Je pense que la sagesse de tout militaire est de savoir que lorsqu’on débute un conflit, la fin n’est pas connue. Il faut pouvoir préparer les esprits à durer. L’expérience du Kosovo nous l’avait déjà montré : cette campagne avait été relativement longue et il avait fallu que les marins, dont l’aéronautique française, et les aviateurs français durent. On a eu l’espoir effectivement dans la première semaine de campagne d’ « Harmattan » qu’elle serait courte. On a la confirmation que nous avons un adversaire qui est intelligent, qui sait combattre, et donc on a une campagne qui s’avère longue.

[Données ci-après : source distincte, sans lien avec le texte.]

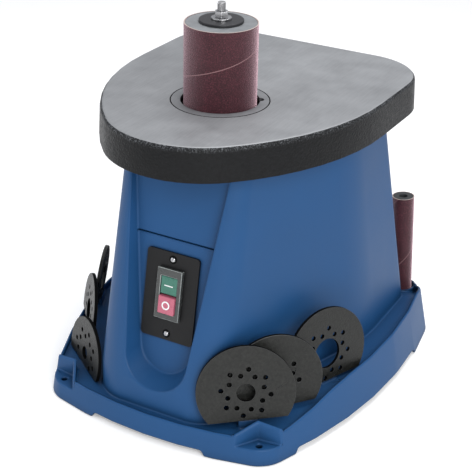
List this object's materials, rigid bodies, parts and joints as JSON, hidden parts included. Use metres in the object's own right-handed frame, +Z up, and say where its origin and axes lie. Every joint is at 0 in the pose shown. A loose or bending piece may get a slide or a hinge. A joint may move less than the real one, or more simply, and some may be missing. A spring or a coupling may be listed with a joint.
{
  "type": "oscillating spindle sander",
  "caption": "Benchtop sander with a drum that spins and strokes up and down through a cast table, on a moulded housing whose base is a tray for spare inserts and drums.",
  "frame": {"origin": "middle of the base's footprint, on the surface the machine stands on", "axes": "+Z up, -Y towards the user's side with the switch, +X to the user's right"},
  "size_m": [0.3758, 0.4111, 0.447],
  "materials": {
    "housing_blue": "satin moulded plastic",
    "black_plastic": "matt",
    "grey_plastic": "smoky",
    "green_plastic": "gloss",
    "red_plastic": "gloss",
    "table_iron": "ground on top, cast on the skirt",
    "insert_iron": "cast and oiled",
    "steel": "turned",
    "black_steel": "black",
    "cast_alloy": "as cast",
    "sheet_steel": "grey",
    "rubber": "matt",
    "abrasive": "gritty aluminium oxide cloth",
    "bronze": "machined",
    "copper": "enamelled wire on laminations"
  },
  "bodies": {
    "base": {"housing": "housing_blue", "base_plate": "sheet_steel", "base_plate_screws": "steel", "table": "table_iron", "table_screws": "steel", "quill_housing": "cast_alloy", "quill_housing_screws": "steel", "chassis_plate": "sheet_steel", "chassis_posts": "steel", "chassis_screws": "steel", "pulley_bearing": "steel", "drive_belt": "rubber", "motor_case": "cast_alloy", "motor_bearings": "steel", "motor_stator": "copper", "motor_screws": "steel", "dust_chute": "black_plastic", "dust_port": "black_plastic", "shaft_seal": "rubber", "switch_plate": "black_plastic", "switch_body": "black_plastic", "switch_frame": "grey_plastic", "switch_screws": "steel", "cord_gland": "rubber"},
    "quill_assembly": {"quill": "steel", "quill_bearings": "steel", "quill_lug": "steel"},
    "spindle_assembly": {"spindle": "steel", "spindle_clip": "black_steel", "drum": "rubber", "sanding_sleeve": "abrasive", "lower_washer": "black_steel", "upper_washer": "black_steel", "lock_collar": "steel", "spindle_nut": "steel"},
    "driven_pulley_and_worm": {"driven_pulley": "cast_alloy", "worm": "steel"},
    "wheel_and_crank": {"worm_wheel": "bronze", "crank_shaft": "steel"},
    "rod": {"connecting_rod": "cast_alloy"},
    "motor_shaft": {"motor_rotor": "steel", "motor_fan": "black_plastic", "motor_pulley": "cast_alloy"},
    "on_push": {"on_button": "green_plastic"},
    "off_push": {"off_button": "red_plastic"},
    "insert_in_use": {"table_insert": "table_iron"},
    "stored_drum_set": {"stored_drum": "rubber", "stored_sleeve": "abrasive"},
    "stored_right_front": {"insert_right_front": "insert_iron"},
    "stored_right_middle": {"insert_right_middle": "insert_iron"},
    "stored_right_rear": {"insert_right_rear": "insert_iron"},
    "stored_left_front": {"insert_left_front": "insert_iron"},
    "stored_left_middle": {"insert_left_middle": "insert_iron"},
    "stored_left_rear": {"insert_left_rear": "insert_iron"}
  },
  "joints": [
    {"name": "spindle_stroke", "type": "slide", "parent": "base", "child": "quill_assembly", "axis": [0, 0, 1], "range_m": [-0.008, 0.008]},
    {"name": "spindle_spin", "type": "hinge", "parent": "quill_assembly", "child": "spindle_assembly", "pos_m": [0, -0.049, 0.2], "axis": [0, 0, 1], "continuous": true},
    {"name": "motor_spin", "type": "hinge", "parent": "base", "child": "motor_shaft", "pos_m": [0, 0.061, 0.18], "axis": [0, 0, 1], "continuous": true},
    {"name": "pulley_spin", "type": "hinge", "parent": "base", "child": "driven_pulley_and_worm", "pos_m": [0, -0.049, 0.1], "axis": [0, 0, 1], "continuous": true},
    {"name": "wheel_spin", "type": "hinge", "parent": "base", "child": "wheel_and_crank", "pos_m": [0.04035, -0.049, 0.132], "axis": [0, 1, 0], "continuous": true},
    {"name": "rod_swing", "type": "hinge", "parent": "wheel_and_crank", "child": "rod", "pos_m": [0.03235, -0.049, 0.132], "axis": [0, 1, 0], "continuous": true},
    {"name": "on_press", "type": "slide", "parent": "base", "child": "on_push", "axis": [0, 0.9854, -0.1702], "range_m": [0, 0.0025], "stiffness_N_per_m": 300, "springref_m": -0.002},
    {"name": "off_press", "type": "slide", "parent": "base", "child": "off_push", "axis": [0, 0.9854, -0.1702], "range_m": [0, 0.0025], "stiffness_N_per_m": 300, "springref_m": -0.002},
    {"name": "insert_lift", "type": "slide", "parent": "base", "child": "insert_in_use", "axis": [0, 0, 1], "range_m": [0, 0.02]},
    {"name": "stored_drum_lift", "type": "slide", "parent": "base", "child": "stored_drum_set", "axis": [-0.0523, 0, 0.9986], "range_m": [0, 0.04]},
    {"name": "right_front_lift", "type": "slide", "parent": "base", "child": "stored_right_front", "axis": [-0.0865, 0.1283, 0.988], "range_m": [0, 0.03]},
    {"name": "right_middle_lift", "type": "slide", "parent": "base", "child": "stored_right_middle", "axis": [-0.0869, 0.0854, 0.9925], "range_m": [0, 0.03]},
    {"name": "right_rear_lift", "type": "slide", "parent": "base", "child": "stored_right_rear", "axis": [-0.1183, 0.0552, 0.9914], "range_m": [0, 0.03]},
    {"name": "left_front_lift", "type": "slide", "parent": "base", "child": "stored_left_front", "axis": [0.0778, 0.1154, 0.9903], "range_m": [0, 0.03]},
    {"name": "left_middle_lift", "type": "slide", "parent": "base", "child": "stored_left_middle", "axis": [0.1181, 0.1026, 0.9877], "range_m": [0, 0.03]},
    {"name": "left_rear_lift", "type": "slide", "parent": "base", "child": "stored_left_rear", "axis": [0.1261, 0.0588, 0.9903], "range_m": [0, 0.03]}
  ],
  "couplings": [
    {"joint": "pulley_spin", "follows": "motor_spin", "ratio": 0.69231},
    {"joint": "spindle_spin", "follows": "motor_spin", "ratio": 0.69231},
    {"joint": "wheel_spin", "follows": "motor_spin", "ratio": -0.01978},
    {"joint": "rod_swing", "follows": "motor_spin", "ratio": 0.01978}
  ]
}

Il faut donc gérer un certain nombre de sujets : le premier, c’est celui des relèves des bâtiments de l’escorte du porte-avions. Ils doivent être relevés régulièrement. Ce travail est fait avec l’état-major de la marine et l’état-major des armées pour qu’il y ait une continuité de l’effort, tant que cette campagne se prolonge et que les objectifs ne sont pas tous atteints. C’est plus difficile pour le porte-avions. C’est une pièce unique dans la marine, donc il faut durer à la fois sur les aspects techniques et personnels. Il faut faire quelques relèves ponctuelles, et pouvoir mettre en place tout un cycle de ravitaillement pour les munitions, le carburant, les vivres qui permettent de tenir dans le temps. Le carburant n’est pas un problème pour le porte-avions du fait de sa propulsion nucléaire, mais il a besoin de munitions, de carburéacteur et de pièces détachées pour les avions. Ce n’est pas à proprement dit une difficulté, mais ce sont plutôt des dispositions à prendre avec anticipation. Il faut aussi s’assurer que le mental des équipages est bon.

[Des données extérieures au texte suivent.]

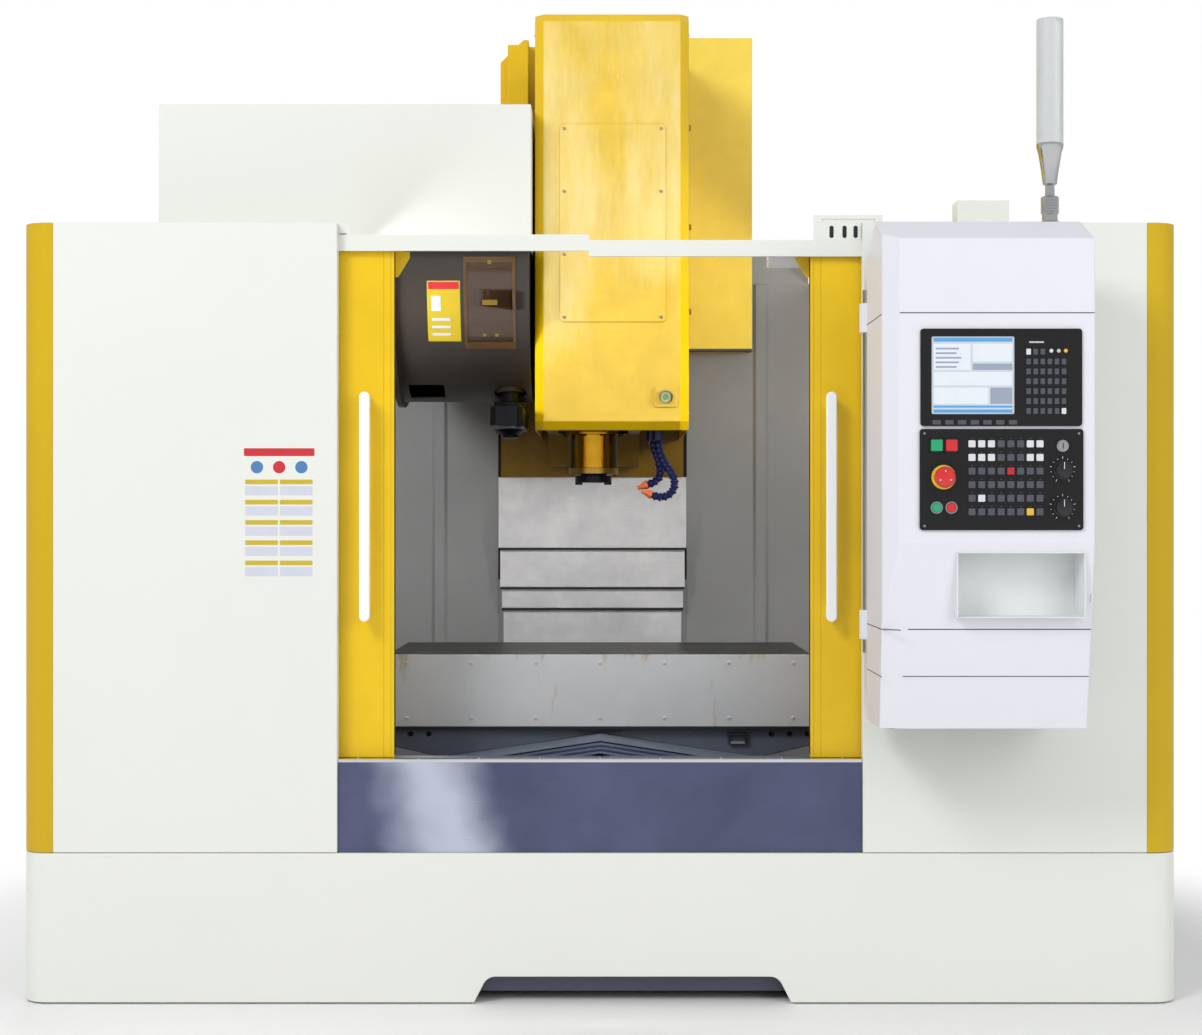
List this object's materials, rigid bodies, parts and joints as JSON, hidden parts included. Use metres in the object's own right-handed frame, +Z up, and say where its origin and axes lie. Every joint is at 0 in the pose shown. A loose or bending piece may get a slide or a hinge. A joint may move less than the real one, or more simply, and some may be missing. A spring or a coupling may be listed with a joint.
{
  "type": "vertical machining center",
  "caption": "CNC vertical machining center with sliding doors, moving table and head, arm tool changer and a swivelling operator pendant.",
  "frame": {"origin": "bottom centre of the machine, on the floor", "axes": "+Z up, operator stands on the -Y side, +X to the operator's right"},
  "size_m": [3.55, 3.092, 3.358],
  "materials": {
    "white_paint": "semi gloss powder coat",
    "yellow_paint": "semi gloss paint",
    "pillar_yellow": "gloss paint",
    "slate_steel": "brushed, blue tinted",
    "stainless": "brushed, clouded by use",
    "cast_paint": "painted casting",
    "ground_steel": "ground",
    "grey_paint": "matt paint",
    "cabinet_grey": "semi gloss paint",
    "drum_paint": "textured paint",
    "tank_paint": "matt paint",
    "black_steel": "black oxide",
    "motor_black": "matt paint",
    "pale_plastic": "fine texture paint",
    "panel_black": "satin",
    "hose_blue": "moulded",
    "lamp_body": "turned",
    "lamp_lens": "translucent",
    "clear_glass": "laminated",
    "red_plastic": "moulded",
    "green_plastic": "moulded",
    "knob_black": "moulded"
  },
  "bodies": {
    "frame": {"bed_casting": "cast_paint", "levelling_feet": "ground_steel", "column_casting": "cast_paint", "base_plinth": "white_paint", "coolant_tank": "tank_paint", "chip_pan": "stainless", "axis_motors": "motor_black", "splash_walls": "grey_paint", "front_panels": "white_paint", "corner_pillars": "pillar_yellow", "side_panels": "white_paint", "apron_panel": "slate_steel", "header_beam": "white_paint", "roof_panels": "white_paint", "magazine_frame": "cast_paint", "magazine_housing": "drum_paint", "magazine_hood": "white_paint", "chain_cover": "yellow_paint", "electrical_cabinet": "cabinet_grey", "lamp_post": "lamp_body", "signal_lamp": "lamp_lens", "work_light": "cabinet_grey", "pendant_post": "ground_steel"},
    "saddle": {"saddle_casting": "cast_paint", "x_feed_motor": "motor_black"},
    "table": {"work_table": "ground_steel", "table_guard": "cabinet_grey"},
    "head": {"headstock_casting": "yellow_paint", "head_cover": "yellow_paint", "spindle_motor": "motor_black", "spindle_cartridge": "ground_steel", "coolant_line": "hose_blue", "z_cover_top": "stainless"},
    "spindle": {"spindle_shaft": "ground_steel"},
    "upper_cover": {"z_cover_upper": "stainless"},
    "lower_cover": {"z_cover_lower": "stainless"},
    "near_cover": {"y_cover_near": "slate_steel"},
    "far_cover": {"y_cover_far": "slate_steel"},
    "left_sliding_door": {"left_door": "yellow_paint", "left_door_window": "clear_glass", "left_door_handle": "white_paint"},
    "right_sliding_door": {"right_door": "yellow_paint", "right_door_window": "clear_glass", "right_door_handle": "white_paint"},
    "rear_door": {"cabinet_door": "cabinet_grey"},
    "changer": {"tool_change_arm": "black_steel"},
    "magazine": {"magazine_disc": "black_steel"},
    "x_screw": {"x_ball_screw": "ground_steel"},
    "y_screw": {"y_ball_screw": "ground_steel"},
    "z_screw": {"z_ball_screw": "ground_steel"},
    "pendant": {"pendant_shell": "pale_plastic", "display_unit": "panel_black", "operation_panel": "panel_black"},
    "start": {"start_button": "green_plastic"},
    "stop": {"stop_button": "red_plastic"},
    "power_on": {"power_on_button": "green_plastic"},
    "power_off": {"power_off_button": "red_plastic"},
    "estop": {"emergency_stop": "red_plastic"},
    "feed_override": {"feed_knob": "knob_black"},
    "spindle_override": {"spindle_knob": "knob_black"}
  },
  "joints": [
    {"name": "y_axis", "type": "slide", "parent": "frame", "child": "saddle", "axis": [0, 1, 0], "range_m": [-0.2, 0.4]},
    {"name": "x_axis", "type": "slide", "parent": "saddle", "child": "table", "axis": [1, 0, 0], "range_m": [-0.65, 0.65]},
    {"name": "z_axis", "type": "slide", "parent": "frame", "child": "head", "axis": [0, 0, 1], "range_m": [-0.376, 0.274]},
    {"name": "spindle_turn", "type": "hinge", "parent": "head", "child": "spindle", "pos_m": [-0.024, -0.04, 1.7], "axis": [0, 0, 1], "continuous": true},
    {"name": "upper_cover_slide", "type": "slide", "parent": "frame", "child": "upper_cover", "axis": [0, 0, 1], "range_m": [-0.2407, 0.1754]},
    {"name": "lower_cover_slide", "type": "slide", "parent": "frame", "child": "lower_cover", "axis": [0, 0, 1], "range_m": [-0.1129, 0.0823]},
    {"name": "near_cover_slide", "type": "slide", "parent": "frame", "child": "near_cover", "axis": [0, 1, 0], "range_m": [-0.1335, 0.2668]},
    {"name": "far_cover_slide", "type": "slide", "parent": "frame", "child": "far_cover", "axis": [0, 1, 0], "range_m": [-0.0668, 0.1334]},
    {"name": "left_door_slide", "type": "slide", "parent": "frame", "child": "left_sliding_door", "axis": [1, 0, 0], "range_m": [0, 0.634]},
    {"name": "right_door_slide", "type": "slide", "parent": "frame", "child": "right_sliding_door", "axis": [-1, 0, 0], "range_m": [0, 0.648]},
    {"name": "cabinet_hinge", "type": "hinge", "parent": "frame", "child": "rear_door", "pos_m": [1.758, 1.448, 1.2], "axis": [0, 0, -1], "range_deg": [0, 110]},
    {"name": "arm_stroke", "type": "slide", "parent": "frame", "child": "changer", "axis": [0, 0, -1], "range_m": [0, 0.14]},
    {"name": "magazine_turn", "type": "hinge", "parent": "frame", "child": "magazine", "pos_m": [-0.5, 0.1, 2.355], "axis": [1, 0, 0], "continuous": true},
    {"name": "x_screw_turn", "type": "hinge", "parent": "saddle", "child": "x_screw", "pos_m": [0, -0.14, 0.8], "axis": [1, 0, 0], "continuous": true},
    {"name": "y_screw_turn", "type": "hinge", "parent": "frame", "child": "y_screw", "pos_m": [0, 0, 0.485], "axis": [0, 1, 0], "continuous": true},
    {"name": "z_screw_turn", "type": "hinge", "parent": "frame", "child": "z_screw", "pos_m": [-0.03, 0.825, 2], "axis": [0, 0, 1], "continuous": true},
    {"name": "pendant_swivel", "type": "hinge", "parent": "frame", "child": "pendant", "pos_m": [0.822, -1.067, 1.6], "axis": [0, 0, -1], "range_deg": [0, 90]},
    {"name": "start_press", "type": "slide", "parent": "pendant", "child": "start", "axis": [0, 1, 0], "range_m": [0, 0.004], "stiffness_N_per_m": 800},
    {"name": "stop_press", "type": "slide", "parent": "pendant", "child": "stop", "axis": [0, 1, 0], "range_m": [0, 0.004], "stiffness_N_per_m": 800},
    {"name": "power_on_press", "type": "slide", "parent": "pendant", "child": "power_on", "axis": [0, 1, 0], "range_m": [0, 0.004], "stiffness_N_per_m": 800},
    {"name": "power_off_press", "type": "slide", "parent": "pendant", "child": "power_off", "axis": [0, 1, 0], "range_m": [0, 0.004], "stiffness_N_per_m": 800},
    {"name": "emergency_press", "type": "slide", "parent": "pendant", "child": "estop", "axis": [0, 1, 0], "range_m": [0, 0.006]},
    {"name": "feed_override_turn", "type": "hinge", "parent": "pendant", "child": "feed_override", "pos_m": [1.31, -1.5, 1.625], "axis": [0, 1, 0], "range_deg": [-135, 135]},
    {"name": "spindle_override_turn", "type": "hinge", "parent": "pendant", "child": "spindle_override", "pos_m": [1.31, -1.5, 1.519], "axis": [0, 1, 0], "range_deg": [-135, 135]}
  ],
  "couplings": [
    {"joint": "upper_cover_slide", "follows": "z_axis", "ratio": 0.64},
    {"joint": "lower_cover_slide", "follows": "z_axis", "ratio": 0.3},
    {"joint": "near_cover_slide", "follows": "y_axis", "ratio": 0.6667},
    {"joint": "far_cover_slide", "follows": "y_axis", "ratio": 0.3333},
    {"joint": "x_screw_turn", "follows": "x_axis", "rad_per_m": 523.6},
    {"joint": "y_screw_turn", "follows": "y_axis", "rad_per_m": 523.6},
    {"joint": "z_screw_turn", "follows": "z_axis", "rad_per_m": 523.6}
  ]
}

Ce que je souhaite, c’est que la Task Force 473 poursuive la mission aussi bien qu’elle l’a débutée avec le souci de l’excellence, le souci de bien s’intégrer dans la logique interalliée et interarmées essentielles dans cette opération, et puis préparer l’avenir pour que l’on puisse laisser à la Libye une situation qu’elle soit en mesure de gérer elle-même.